** What you should do **
Reproduce all of the records exactly.

** Material supplied **

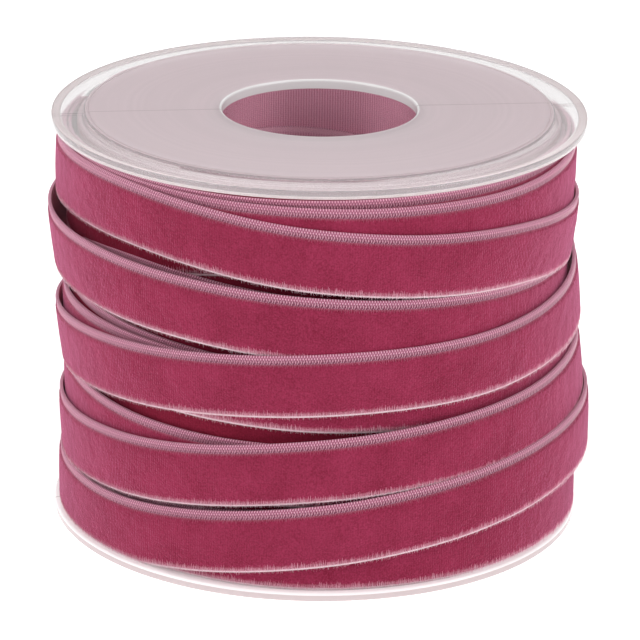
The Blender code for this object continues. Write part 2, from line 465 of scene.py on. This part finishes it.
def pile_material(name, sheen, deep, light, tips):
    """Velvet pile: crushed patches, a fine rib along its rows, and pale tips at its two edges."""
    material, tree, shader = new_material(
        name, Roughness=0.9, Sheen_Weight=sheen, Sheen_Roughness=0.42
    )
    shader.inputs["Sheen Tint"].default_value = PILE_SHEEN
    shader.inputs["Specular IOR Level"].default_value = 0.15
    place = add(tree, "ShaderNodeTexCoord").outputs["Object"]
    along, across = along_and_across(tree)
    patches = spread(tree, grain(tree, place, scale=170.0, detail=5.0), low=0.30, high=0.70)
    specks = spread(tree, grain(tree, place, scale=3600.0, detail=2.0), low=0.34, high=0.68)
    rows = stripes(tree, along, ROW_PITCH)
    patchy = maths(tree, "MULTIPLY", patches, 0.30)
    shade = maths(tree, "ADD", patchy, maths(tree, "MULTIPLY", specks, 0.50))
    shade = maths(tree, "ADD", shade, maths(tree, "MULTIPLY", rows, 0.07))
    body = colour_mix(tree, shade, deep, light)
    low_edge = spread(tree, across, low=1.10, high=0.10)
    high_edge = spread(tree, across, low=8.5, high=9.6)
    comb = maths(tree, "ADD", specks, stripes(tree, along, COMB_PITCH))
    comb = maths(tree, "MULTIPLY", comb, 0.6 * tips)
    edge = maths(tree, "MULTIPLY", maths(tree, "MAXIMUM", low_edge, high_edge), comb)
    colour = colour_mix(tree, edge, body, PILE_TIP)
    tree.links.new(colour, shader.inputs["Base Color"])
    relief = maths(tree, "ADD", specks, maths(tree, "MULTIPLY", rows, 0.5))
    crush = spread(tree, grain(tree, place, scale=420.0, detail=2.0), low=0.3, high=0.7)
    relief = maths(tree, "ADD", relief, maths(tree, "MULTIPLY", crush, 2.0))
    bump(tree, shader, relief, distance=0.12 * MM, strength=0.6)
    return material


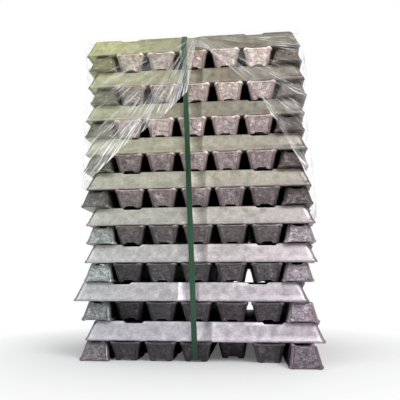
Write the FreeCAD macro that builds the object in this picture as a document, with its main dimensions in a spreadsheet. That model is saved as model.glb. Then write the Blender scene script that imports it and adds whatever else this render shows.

** The answer **
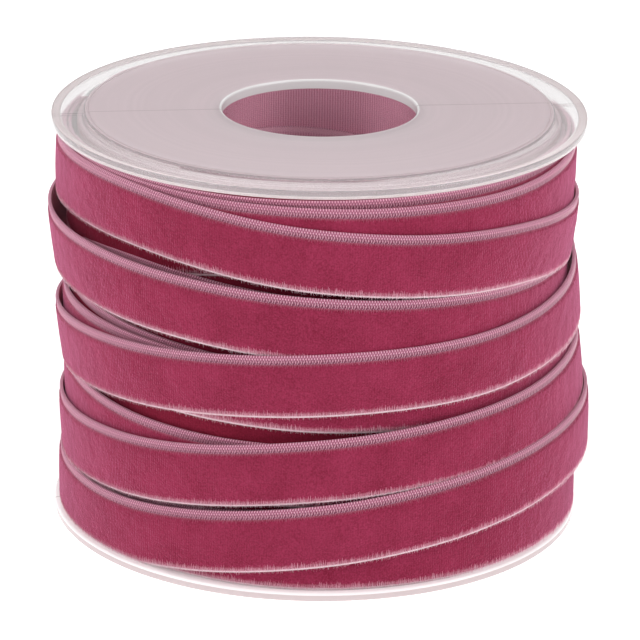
The Blender code for this object continues. Write part 2, from line 465 of scene.py on. This part finishes it.
def pile_material(name, sheen, deep, light, tips):
    """Velvet pile: crushed patches, a fine rib along its rows, and pale tips at its two edges."""
    material, tree, shader = new_material(
        name, Roughness=0.9, Sheen_Weight=sheen, Sheen_Roughness=0.42
    )
    shader.inputs["Sheen Tint"].default_value = PILE_SHEEN
    shader.inputs["Specular IOR Level"].default_value = 0.15
    place = add(tree, "ShaderNodeTexCoord").outputs["Object"]
    along, across = along_and_across(tree)
    patches = spread(tree, grain(tree, place, scale=170.0, detail=5.0), low=0.30, high=0.70)
    specks = spread(tree, grain(tree, place, scale=3600.0, detail=2.0), low=0.34, high=0.68)
    rows = stripes(tree, along, ROW_PITCH)
    patchy = maths(tree, "MULTIPLY", patches, 0.30)
    shade = maths(tree, "ADD", patchy, maths(tree, "MULTIPLY", specks, 0.50))
    shade = maths(tree, "ADD", shade, maths(tree, "MULTIPLY", rows, 0.07))
    body = colour_mix(tree, shade, deep, light)
    low_edge = spread(tree, across, low=1.10, high=0.10)
    high_edge = spread(tree, across, low=8.5, high=9.6)
    comb = maths(tree, "ADD", specks, stripes(tree, along, COMB_PITCH))
    comb = maths(tree, "MULTIPLY", comb, 0.6 * tips)
    edge = maths(tree, "MULTIPLY", maths(tree, "MAXIMUM", low_edge, high_edge), comb)
    colour = colour_mix(tree, edge, body, PILE_TIP)
    tree.links.new(colour, shader.inputs["Base Color"])
    relief = maths(tree, "ADD", specks, maths(tree, "MULTIPLY", rows, 0.5))
    crush = spread(tree, grain(tree, place, scale=420.0, detail=2.0), low=0.3, high=0.7)
    relief = maths(tree, "ADD", relief, maths(tree, "MULTIPLY", crush, 2.0))
    bump(tree, shader, relief, distance=0.12 * MM, strength=0.6)
    return material


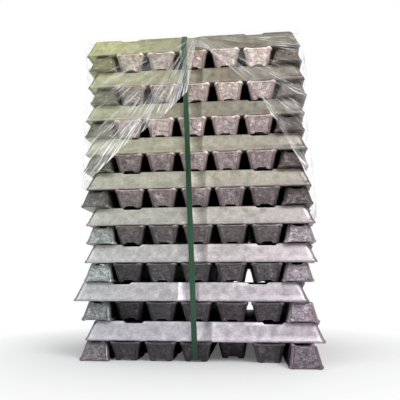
Write the FreeCAD macro that builds the object in this picture as a document, with its main dimensions in a spreadsheet. That model is saved as model.glb. Then write the Blender scene script that imports it and adds whatever else this render shows.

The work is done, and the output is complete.